Selecting an Instructor
If you’re interested in learning Argentine Tango, selecting an instructor and class is a part of the learning experience. Tango is a folk dance – even if it is perhaps one the most elegant and cultural of all folk dances, still it is a folk dance – as such it is taught by dancers. As Oscar Casas (famous milonguero and instructor from Buenos Aires) said at one of the Tucson Tango Festivals: “Tango is taught like martial arts, yellows teaching whites, and oranges teaching yellows and so forth. We all teach tango. Hopefully you find someone that can dance to teach you.”
There is no unified curriculum for tango nor should there be. However your goal would be to have someone to dance with so it would help if you take lessons from someone that is actually dancing tango in the tango community, on a local, national and international level.
There are several instructors in Tucson with a variety of skills and teaching methods. As a student new to Argentine Tango there are several things you need to keep in mind when making your selection.

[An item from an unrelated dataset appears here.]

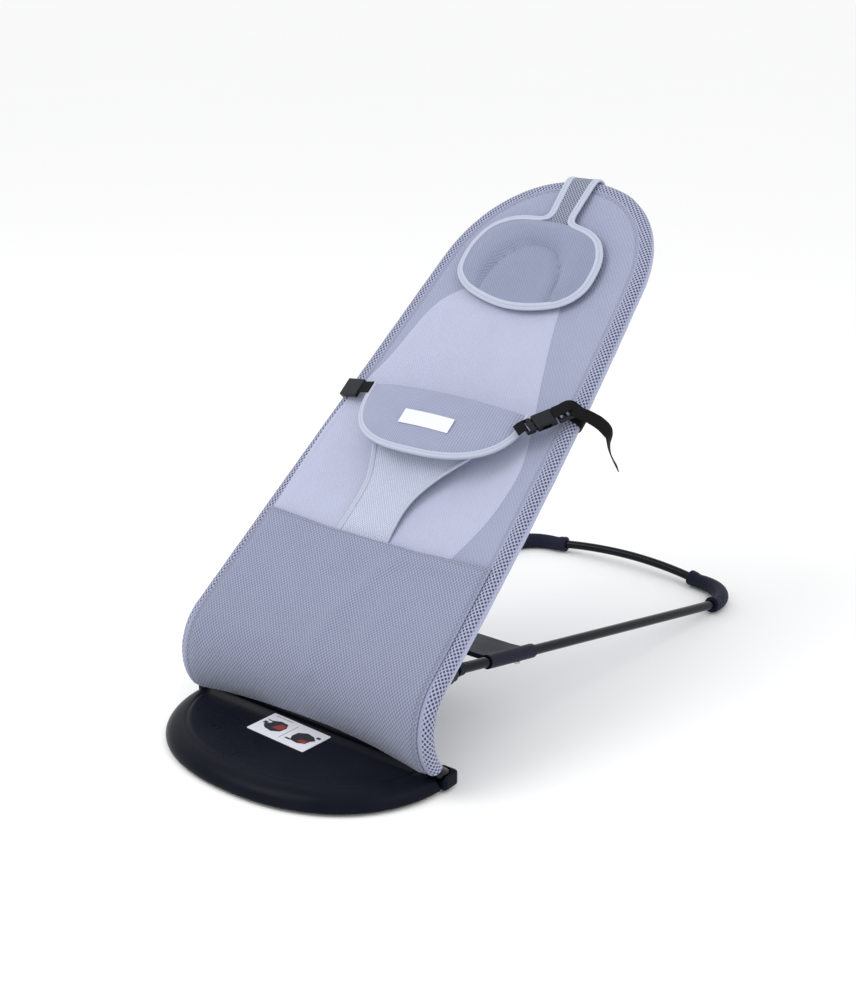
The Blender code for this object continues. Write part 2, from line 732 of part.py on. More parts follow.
def seat_cover():
    """Mesh tube cover: a sagging sheet with its rim wrapped round the outside of the tubes."""
    rows = cover_rows()
    columns = ARCH_STEPS - 2 * COVER_CORNER_STEP
    top = [arch(math.pi - ARCH_STEP * (COVER_CORNER_STEP + i)) for i in range(columns + 1)]

    def plan(i, j):
        """Blend the side edges with the head row, in plan."""
        a, b = i / columns, (rows[j] - rows[0]) / (rows[-1] - rows[0])
        side_x = (2 * a - 1) * tube_x(rows[j])
        top_x, top_s = top[i]
        lift = top_s - rows[-1]
        blend = b ** 6
        return side_x + blend * (top_x - (2 * a - 1) * tube_x(rows[-1])), rows[j] + blend * lift

    shape = bmesh.new()
    layers = []
    wrap_angles = [math.radians(24 * m) for m in range(1, 7)]
    stations = [(0, j) for j in range(len(rows))]
    stations += [(i, len(rows) - 1) for i in range(1, columns)]
    stations += [(columns, j) for j in reversed(range(len(rows)))]
    centres = [plan(i, j) for i, j in stations]
    for lift in (-CLOTH / 2, CLOTH / 2):
        grid = [[shape.verts.new(on_cloth(*plan(i, j), lift)) for i in range(columns + 1)]
                for j in range(len(rows))]
        wraps = []
        for k, (x, s) in enumerate(centres):
            before, after = centres[max(k - 1, 0)], centres[min(k + 1, len(centres) - 1)]
            run = Vector((after[0] - before[0], after[1] - before[1])).normalized()
            outward = -run.y * X + run.x * seat_along(s)
            column = [grid[stations[k][1]][stations[k][0]]]
            for angle in wrap_angles:
                reach = (CLOTH_H + lift) * (math.cos(angle) * seat_up(s) + math.sin(angle) * outward)
                column.append(shape.verts.new(seat(x, s) + reach))
            wraps.append(column)
        for one, two in zip(grid, grid[1:]):
            skin(shape, one, two, closed=False)
        for one, two in zip(wraps, wraps[1:]):
            skin(shape, one, two, closed=False)
        rim = wraps[0][::-1] + grid[0][1:-1] + wraps[-1]
        rim += [column[-1] for column in reversed(wraps[1:-1])]
        layers.append(rim)
    skin(shape, layers[0], layers[1])
    add("seat_cover", shape, grey_mesh())


def panels():
    lift = CLOTH + 0.0008

    def pocket(a, b, depth):
        s = 0.03 + (POCKET_TOP_S - 0.03) * b
        return on_cloth((2 * a - 1) * (tube_x(s) - 0.003), s, lift + depth)

    add("foot_panel", sheet(8, 14, pocket, CLOTH), grey_mesh())

    outline = ((0.284, -0.171, 0.112), (0.340, -0.171, 0.131), (0.400, -0.170, 0.136), (0.440, -0.167, 0.130),
               (0.500, -0.152, 0.110), (0.560, -0.138, 0.090), (0.620, -0.127, 0.071), (0.660, -0.101, 0.060),
               (0.680, -0.060, 0.040))

    def centre(a, b, depth):
        s, left, right = outline[round(b * (len(outline) - 1))]
        return on_cloth(left + (right - left) * a, s, lift + depth)

    add("centre_panel", sheet(8, len(outline) - 1, centre, CLOTH), light_mesh())


# ---- head pillow -----------------------------------------------------------------------------

def pillow_outline(angle):
    """Onion outline about its centre: wide lobes below, shoulders drawn in above."""
    x = 0.105 * math.copysign(abs(math.cos(angle)) ** 0.8, math.cos(angle))
    s = 0.070 * math.copysign(abs(math.sin(angle)) ** 0.85, math.sin(angle))
    return x * (1 - 0.14 * max(s / 0.070, 0)), s


def head_pillow():
    shape = bmesh.new()
    centre_x, centre_s = -0.010, 0.7215
    steps = 28
    rings = []
    for share, lift in ((0.90, 0.0028), (0.99, 0.0045), (1.0, 0.008), (0.97, 0.013), (0.86, 0.0175), (0.60, 0.020),
                        (0.30, 0.021)):
        row = []
        for k in range(steps):
            x, s = pillow_outline(2 * math.pi * k / steps)
            row.append(shape.verts.new(on_cloth(centre_x + share * x, centre_s + share * s, lift + CLOTH)))
        rings.append(row)
    for one, two in zip(rings, rings[1:]):
        skin(shape, one, two)
    shape.faces.new(rings[0])
    shape.faces.new(rings[-1])
    add("head_pillow", shape, grey_mesh())

    first, tube_top = 0.795, ARCH_END
    proud = CLOTH_H + CLOTH + 0.0045

    def strap(a, b, depth):
        """Straight up from the pillow, over the head tube and down behind it."""
        x = -0.004 + (2 * a - 1) * (0.020 + 0.004 * min(b / 0.4, 1))
        reach = proud + depth
        if b < 0.4:
            return seat(x, first + (tube_top - first) * b / 0.4, reach)
        if b < 0.75:
            angle = math.pi * (b - 0.4) / 0.35
            return seat(x, tube_top) + reach * (math.cos(angle) * seat_up(tube_top)
                                                + math.sin(angle) * seat_along(tube_top))
        return seat(x, tube_top - 0.055 * (b - 0.75) / 0.25, -reach)

    add("pillow_strap", sheet(4, 20, strap, 0.001), light_mesh())


# ---- harness ---------------------------------------------------------------------------------

def belly_h(x):
    return 0.024 + 0.022 * (1 - (x / 0.125) ** 2)


def belly_pad():
    top_s, depth = 0.476, 0.088

    def place(a, b, lift):
        x = (2 * a - 1) * 0.120
        low = depth * (1 - abs(x / 0.1245) ** 2.4) ** (1 / 2.4)
        return seat(x, top_s - low * b, belly_h(x) + lift)

    add("belly_pad", sheet(16, 5, place, 0.006), grey_mesh())

    def label(a, b, lift):
        x = 0.004 + (a - 0.5) * 0.080
        return seat(x, 0.434 + (b - 0.5) * 0.020, belly_h(x) + 0.0038 + lift)

    add("care_label", sheet(8, 1, label, 0.0005), white_label())

    def crotch(a, b, lift):
        s, left, right = crotch_row(b)
        x = left + (right - left) * a
        rise = CLOTH + 0.0025 + 0.0225 * b ** 1.4
        return seat(x, s, cloth_h(x, s) + rise + lift)

    add("crotch_strap", sheet(6, len(CROTCH_OUTLINE) - 1, crotch, 0.0011), light_mesh())


# (s, left edge, right edge) of the crotch strap's rows, from the pocket to the belly pad
CROTCH_OUTLINE = ((0.262, -0.0650, 0.0145), (0.280, -0.0630, 0.0143), (0.300, -0.0600, 0.0140),
                  (0.320, -0.0580, 0.0150), (0.338, -0.0572, 0.0195), (0.354, -0.0578, 0.0272),
                  (0.376, -0.0635, 0.0430), (0.395, -0.0700, 0.0610), (0.408, -0.0745, 0.0740),
                  (0.425, -0.0780, 0.0800))


def crotch_row(b):
    place = b * (len(CROTCH_OUTLINE) - 1)
    k = min(int(place), len(CROTCH_OUTLINE) - 2)
    return [one + (two - one) * (place - k) for one, two in zip(CROTCH_OUTLINE[k], CROTCH_OUTLINE[k + 1])]


def ribbon(path, facing, width, thickness):
    """Flat strap: path points, with facing giving the normal at each."""
    def place(a, b, lift):
        k = round(b * (len(path) - 1))
        along = (path[min(k + 1, len(path) - 1)] - path[max(k - 1, 0)]).normalized()
        across = along.cross(facing[k]).normalized()
        normal = across.cross(along).normalized()
        return path[k] + (a - 0.5) * width * across + lift * normal
    return sheet(2, len(path) - 1, place, thickness)


def buckle_frame():
    """Centre, direction and normal of the buckle on the right: it lies from the pad to the tube."""
    start = seat(0.1265, 0.455, 0.0352)
    end = seat(0.159, 0.5005, 0.021)
    along = (end - start).normalized()
    across = along.cross(seat_up(0.48)).normalized()
    return start, along, across, across.cross(along).normalized()


def in_buckle(u, v, w):
    start, along, across, up = buckle_frame()
    return start + u * along - v * across + w * up


def buckle_block(name, low, high, bevel, look):
    start, along, across, up = buckle_frame()
    turn = Matrix((along, -across, up)).transposed()
    centre = [(a + b) / 2 for a, b in zip(low, high)]
    size = Vector([b - a for a, b in zip(low, high)])
    return add(name, block(in_buckle(*centre), size, bevel, turn), look)


def harness():
    black = black_plastic()
    socket = buckle_block("buckle_socket", (0.018, -0.0125, -0.004), (0.044, 0.0125, 0.004), 0.002, black)
    cut(socket, buckle_block("mouth", (0.010, -0.0102, -0.0026), (0.040, 0.0102, 0.0026), 0, black))
    for side in (-1, 1):
        low, high = sorted((side * 0.0090, side * 0.02))
        cut(socket, buckle_block("window", (0.024, low, -0.0026), (0.036, high, 0.0026), 0, black))
    tongue = buckle_block("buckle_tongue", (0.0045, -0.0115, -0.0033), (0.0165, 0.0115, 0.0033), 0.0015, black)
    join(tongue, buckle_block("stem", (0.012, -0.0025, -0.0018), (0.036, 0.0025, 0.0018), 0, black))
    for side in (-1, 1):
        low, high = sorted((side * 0.0070, side * 0.0096))
        join(tongue, buckle_block("prong", (0.012, low, -0.0018), (0.035, high, 0.0018), 0, black))
    cut(tongue, buckle_block("slot", (0.0075, -0.0105, -0.01), (0.0105, 0.0105, 0.01), 0, black))
    lock = buckle_block("ladder_lock", (0.046, -0.0135, -0.003), (0.066, 0.0135, 0.003), 0.0015, black)
    for start in (0.0490, 0.0575):
        cut(lock, buckle_block("slot", (start, -0.0108, -0.01), (start + 0.0050, 0.0108, 0.01), 0, black))


def straps():
    look = black_webbing()
    start, along, across, up = buckle_frame()
    # short webbing from the pad's right end to the tongue
    route = ((-0.0055, 0.0012), (-0.003, 0.0022), (0.0005, 0.0038), (0.0068, 0.0046))
    path = [in_buckle(u, 0, w) for u, w in route]
    add("tongue_webbing", ribbon(path, [up] * 4, 0.018, 0.0012), look)
    # loops that go round the seat tubes, closed below the ladder lock and below the slider
    add("tube_loop_right", tube_loop(1, 0.505, 0.0148, 0.0), look)
    add("tube_loop_left", tube_loop(-1, 0.4735, 0.0144, -27.0), look)
    slider = block(seat(-0.157, SLIDER_S, 0.0190), Vector((0.031, 0.027, 0.006)), 0.0015,
                   Matrix.Rotation(profile(SLIDER_S)[2], 3, "X") @ Matrix.Rotation(math.radians(-10), 3, "Y"))
    add("slider_left", slider, black_plastic())
    path = [seat(x, SLIDER_S, h) for x, h in ((-0.1175, 0.0314), (-0.122, 0.0300), (-0.129, 0.0280), (-0.137, 0.0262))]
    add("slider_webbing", ribbon(path, [seat_up(SLIDER_S)] * 4, 0.018, 0.0012), look)
    # loose tail from the ladder lock over the tube, hanging outside it
    tail = [in_buckle(0.0595, 0, 0.0044), in_buckle(0.068, 0, 0.0050), seat(0.178, 0.504, 0.0215),
            seat(0.190, 0.5055, 0.0125), seat(0.2005, 0.5065, 0.0), seat(0.2065, 0.5045, -0.0135),
            seat(0.208, 0.4950, -0.0245), seat(0.210, 0.4885, -0.0385), seat(0.214, 0.4845, -0.0555)]
    facing = [up, up, (up + 0.3 * X).normalized(), (0.8 * up + 0.6 * X).normalized(), (0.3 * up + X).normalized()]
    add("strap_tail", ribbon(tail, facing + [X] * 4, 0.018, 0.0014), look)


def tube_loop(side, s, root, lean):
    """Webbing hung from a point at the distance root from a seat tube's centre, round the outside of
    the tube and up to the slit in the cover behind it.

    lean is the direction of that point in degrees: 0 is straight up, positive outwards.
    """
    centre = seat(side * tube_x(s), s)
    reach = CLOTH_H + CLOTH + 0.0018
    first = lean + math.degrees(math.acos(reach / root))

    def towards(turn):
        return math.cos(math.radians(turn)) * seat_up(s) + side * math.sin(math.radians(turn)) * X

    count = 10
    turns = [first + (262 - first) * k / count for k in range(count + 1)]
    path = [centre + root * towards(lean)] + [centre + reach * towards(turn) for turn in turns]
    facing = [towards(first)] + [towards(turn) for turn in turns]
    return ribbon(path, facing, WEBBING_WIDTH, WEBBING)


def main():
    clear_scene()
    front_plate()
    tube_sockets()
    lower_seat_tubes()
    head_tube()
    tube_buttons()
    seat_brackets()
    knuckles()
    hinge_pins()
    base_frame()
    crosspiece()
    support_stay()
    stay_clips()
    seat_cover()
    panels()
    head_pillow()
    belly_pad()
    harness()
    straps()


main()
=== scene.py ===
"""Looks of the folding baby bouncer: smooth shapes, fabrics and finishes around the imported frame.

Metres, in the frame of the CAD model. Places on the seat are (x, s, h): across, along the seat tubes
from the front plate, and above the plane of the tubes. Places on the base frame are (x, d, h).
"""
import math

import bmesh
import bpy
from mathutils import Matrix, Vector, noise


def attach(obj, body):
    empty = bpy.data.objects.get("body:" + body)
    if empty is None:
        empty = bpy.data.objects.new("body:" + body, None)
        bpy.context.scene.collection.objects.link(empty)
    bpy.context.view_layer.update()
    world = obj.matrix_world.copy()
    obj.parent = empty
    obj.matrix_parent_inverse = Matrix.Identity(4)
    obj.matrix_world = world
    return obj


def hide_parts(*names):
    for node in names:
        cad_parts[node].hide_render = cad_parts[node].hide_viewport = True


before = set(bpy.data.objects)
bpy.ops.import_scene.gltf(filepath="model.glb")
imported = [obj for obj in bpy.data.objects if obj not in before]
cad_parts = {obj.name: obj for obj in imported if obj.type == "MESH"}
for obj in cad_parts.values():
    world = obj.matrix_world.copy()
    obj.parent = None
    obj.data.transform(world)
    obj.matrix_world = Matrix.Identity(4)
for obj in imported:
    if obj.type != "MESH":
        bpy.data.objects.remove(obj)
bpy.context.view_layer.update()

X, Y, Z = Vector((1, 0, 0)), Vector((0, 1, 0)), Vector((0, 0, 1))

# Seat frame
FOOT_Z = 0.0183
START_HEADING = math.radians(146.8)
BEND_RADIUS = 0.0676
INCLINE = math.radians(37.8)
BOW = 0.09
BEND_LENGTH = BEND_RADIUS * (START_HEADING - INCLINE)
TUBE_RADIUS = 0.008
FOOT_X = 0.1885
HEAD_X = 0.1478
BULGE = 0.0058
ARCH_START = 0.7087
ARCH_END = 0.8565
ARCH_POWER = 2.225
TUBE_FIRST_S = -0.010
TUBE_JOINT_S = 0.56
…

First and foremost be sure they are teaching Argentine Tango not ballroom or international tango. The dances are not the same. You will want to eventually dance with the community so be sure you study with someone that dances within the community at local milongas (Milonga is the name of the event where tango is danced). You may want to dance tango in other cities so it might suit you to look for someone that dances and studies in other cities, not just Tucson. Find a milonga on the calendar and ask around.
Argentine Tango is a complex dance. People quit lessons because they are surprised by the complexity and discipline required. It looks easy so it must be easy and frustration sets in. Plan to be patient with yourself and give yourself permission to learn and you will be fine. There are no short cuts to learning tango. You might advance your learning curve for a while, but eventually you have to understand and master some basic principles and that takes time.
How long does it take to learn tango? It takes anywhere from two to five years to start to become proficient at Argentine tango. Your learning curve will depend on your level of dedication, practice, classes and milonga attendance. Those that take private lessons, attend group classes and attend a practica and a milonga each week will advance much faster than those that only attend group classes and the occasional milonga. Private lessons are a sure way to improve more rapidly.
What separates Argentine Tango from all other dances is its versatility and improvisational applications. Each step in Tango is independent from any other step which allows dancers to move effortlessly on a crowded floor while musically executing complex steps.
A foundational part of your instruction is techniques such as posture, balance not just patterns. You will need ideas and elements to seam together a tango vocabulary that is useful for the social dance floor. Choreography is not always user-friendly on the dance floor. One of the fascinations of Argentine Tango is its improvisational nature.
Don’t feel you are locked into one instructor. There are many very gifted Argentine Tango instructors and guest instructors that visit Tucson. Each offer their own personality and personal experience to their instruction so there is no one person that in the end will help you find your golden chalice. You owe it to yourself to try them out and attend different workshops. You don’t get a degree from just one professor. You won’t learn tango from just one instructor.
Argentine Tango has three genres of musical phrasing you need to learn in order to successfully dance at a Milonga. In addition to Tango, there is Vals and Milonga. Vals is the fast 3/4 time waltz and Milonga is a frolicking 2/4 time playful rhythm.
Always keep in mind that Argentine Tango requires considerable discipline, dedication and patience. Stay with your lessons, be patient, practice and you will be rewarded by enriching not just your tango but your life as well.